Some of us need to forget about the front and all of the energy it saps, and invest our liveliness in “being who we is and not who we aint”, to quote a great Bahamian ancestor, Jackson Burside. If we could only create a country we are proud to live in then we would have no need to front.

So I will rejoice on the day when the fairy tale of who we want to be matches up with the reality of who we are: the good, the bad and the ugly. At that point, I will still stay, to hell with what the tourists think. I will just have less anxiety about it, knowing that our reputation stands on solid ground.

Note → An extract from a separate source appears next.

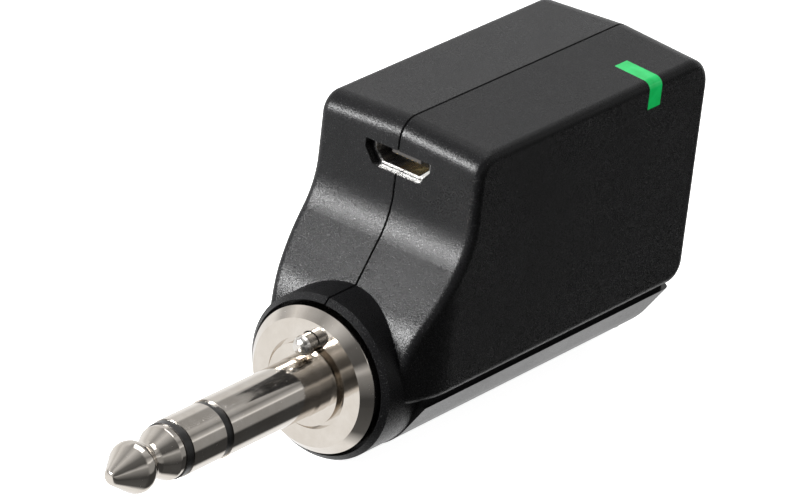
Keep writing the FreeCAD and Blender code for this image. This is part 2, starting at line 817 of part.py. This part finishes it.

So my fellow Bahamians can cry all they want about disloyalty and making the Bahamas look bad – blah, blah, blah. But anyone who has been through a real life transformation knows, there comes a time when you have to peel away the layers, the facades and stand in front of yourself naked and decide to love yourself despite it all; when you have to stop lying to yourself and to the world and simply get real. And when you put your clothes back on, the true members will still be standing at your side.

Yes, I would love tourists to believe and experience that it’s better in the Bahamas. Yes, I would love tourists to think the Bahamas is the best place in the world to visit, because it truly is a fantastic destination with much to offer the travelling world. Yes, I market the good side of who we are in my business and share the tourist propaganda. But at the same time, integrity, self-determination, spiritual alignment and fundamental human rights are of supreme importance to me. If the Bahamas is out of integrity; if the Bahamas is treating others inhumanely; if the Bahamas is abusing the fundamental rights of its own people, as is the case with this whole immigration mess, then the question should not be, what will tourists think, it should be, what are we as Bahamians going to do about it. One thing we should not be afraid to do is to speak.